With all the traffic issues in Kuwait I’m surprised not more people have gotten scooters. It’s obviously impossible to ride one in the blazing summer heat but there are at least 6 months a year where the weather is great for them. I really don’t have anything negative to say about my Vespa, maybe if there was a built in USB port to charge my phone that would have been convenient but actually thinking about it now, I probably could get one installed easily. Honestly it’s so much fun riding a Vespa I can’t stop recommending it to people. Get one if you can.

Motorbikes Personal

Life with the Vespa – Part 1


Every now and then I’m going to post a series of posts on life with my Vespa. It’s something I thought about doing when I decided to get the bike and I think it would make for some interesting posts. It’s been a month since I got my Vespa and I’ve basically been riding it every day. I’m actually trying to ride it as much as I can because whenever I’m on it I feel like I’m on a vacation. It’s such an odd feeling but it makes sense since the only times I ever ridden a scooter before were on vacations. It also probably doesn’t help that I’m usually in my shorts and a tank top while riding the Vespa (and helmet of course).

I’ve been using the Vespa mostly for trips in and around Salmiya, for example I live in the beginning of Salmiya while my two best friends live on the other end of Salmiya. Previously I used to drive my FJ Cruiser over to their place and get stuck in traffic but now I take the Vespa and it cuts down on so much time and stress.
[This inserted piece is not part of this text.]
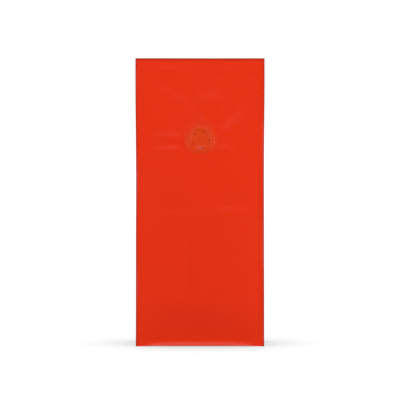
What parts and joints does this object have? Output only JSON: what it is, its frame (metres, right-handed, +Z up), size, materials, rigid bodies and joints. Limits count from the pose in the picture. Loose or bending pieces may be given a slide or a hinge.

There are no traffic problems when I’m riding my Vespa since I just zip between cars all the way to the front of the pack. I’ve actually practically stopped using my FJ for any Salmiya trip because riding the Vespa around isn’t only much more fun but so much more convenient. Even picking up groceries from Sultan is really doable with the Vespa since there’s a large compartment under the seat which holds all my grocery bags.

I’m also really glad I went with the yellow color, it really looks great on the road even though I end up getting much more attention than I want. I keep getting stopped by people asking me about the bike which is nice but sometimes all you really want to do is just get from point A to point B without socializing so it kinda feels like a waiter opening a conversation with you while you’re trying to enjoy your meal. On more than one occasion I would be at a red light waiting and the person in the car next to me would start making conversation over the bike or after parking the bike somewhere, someone would come up to me and ask me where I’ve gotten it from and how much it costs.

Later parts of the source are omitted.